Irina Drozd’s contribution to Orbis Imaginalis introduces a pictorial and sculptural system in which ornament, corporeality, childhood iconography and material transformation become inseparable, because the works consistently begin from historically stabilised visual languages and subsequently subject them to processes of mutation that alter their symbolic function. The porcelain figures preserve references to decorative sculpture, Rococo figurines, domestic objects and the visual culture of intimacy, refinement and ornament, while simultaneously allowing organic forms, fleshy protrusions, root systems and hybrid extensions to emerge from within these structures. The object therefore remains recognisable and unstable at the same time. Historical memory persists, yet its order changes.
This mechanism acquires particular significance in the porcelain works because porcelain itself carries an extensive cultural history linked to collecting practices, aristocratic interiors, domestic display and the codification of taste. Rosalind Krauss’ writings on sculpture and expanded categories become relevant here since Drozd continuously moves between object, body and image without preserving strict disciplinary boundaries. The figurines cease to function as autonomous decorative entities and begin operating as active sites of transformation in which ornament enters biological processes and matter acquires an almost metabolic character.
The paintings extend this logic through another register. Child figures, floral systems, red organic masses, roots, seeds, bodily fragments and proliferating forms appear repeatedly and construct worlds in which childhood loses its conventional association with innocence and instead becomes a zone of instability, memory and psychic projection. The child occupies a structurally complex position within these works because it functions simultaneously as image, witness and carrier of transformation. Julia Kristeva’s theory of abjection provides an important framework at this point since it addresses precisely those moments in which established boundaries between body, object and environment lose stability and symbolic systems encounter their own limits.

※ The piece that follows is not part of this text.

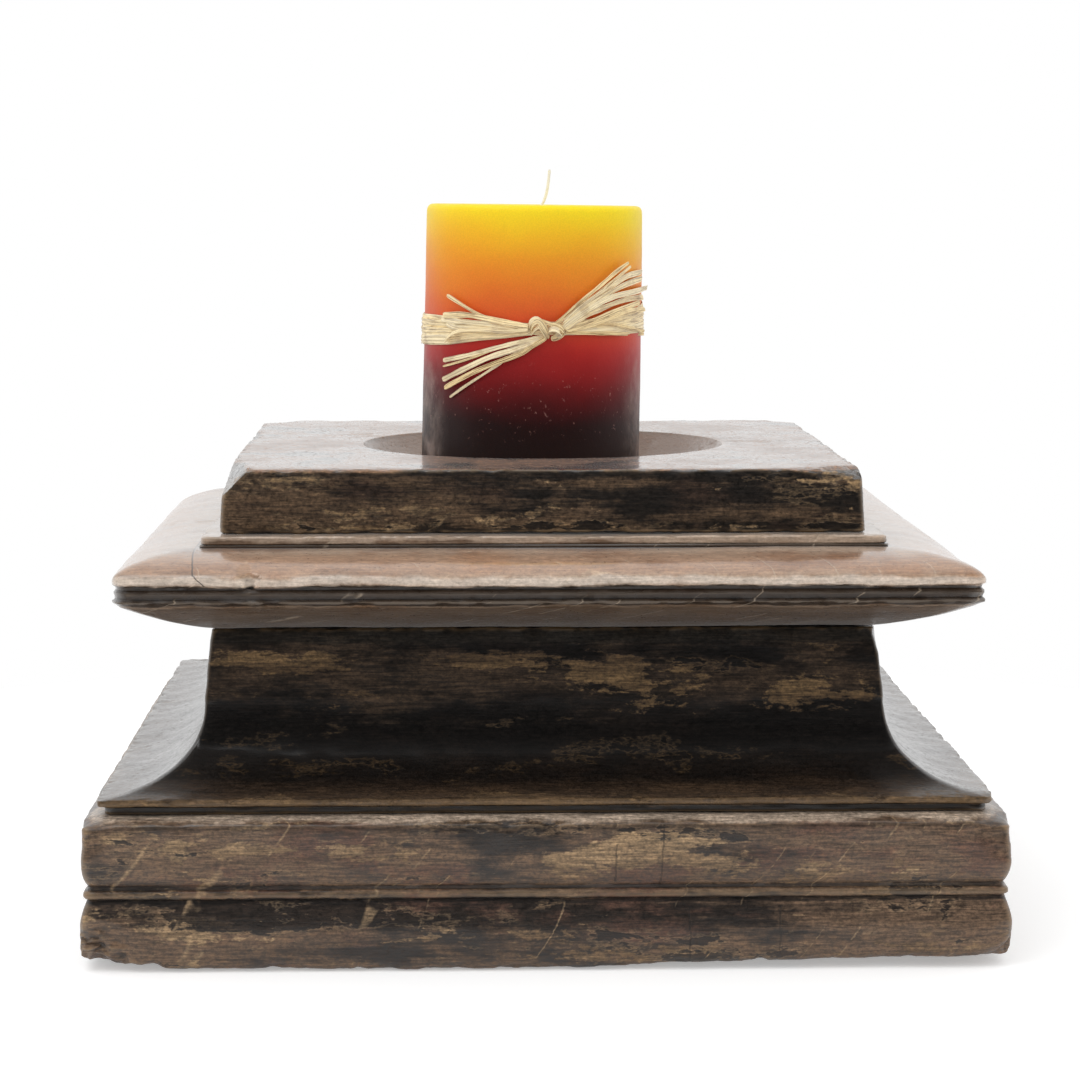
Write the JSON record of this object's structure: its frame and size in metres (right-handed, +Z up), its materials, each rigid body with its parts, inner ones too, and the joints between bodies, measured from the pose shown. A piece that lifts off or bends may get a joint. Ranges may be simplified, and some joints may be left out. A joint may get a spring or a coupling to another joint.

Mikhail Bakhtin’s concept of the grotesque body further deepens this reading because his understanding of corporeality is built around openness, expansion, permeability and continuous exchange with the surrounding world. Drozd’s practice operates through comparable processes. Bodies extend beyond anatomical limits, decorative structures move toward organic growth and ornament develops into a living system. Transformation therefore appears as a constitutive principle of the image itself.
Hans Belting’s image anthropology becomes equally productive because Drozd repeatedly destabilises the distinction between image, body and medium: sculpture becomes almost an organism, porcelain becomes almost flesh and ornament enters the territory of growth. The works remain suspended between categories and maintain coherence through continuous transformation.
Within Orbis Imaginalis, this mechanism resonates directly with Borges’ Tlön, Uqbar, Orbis Tertius, because Borges constructs worlds sustained through internally coherent systems whose reality emerges from their own logic. Drozd’s practice generates comparable worlds. Organic structures proliferate according to internal necessity, symbolic orders shift from within and meaning develops through accumulation, mutation and reconfiguration.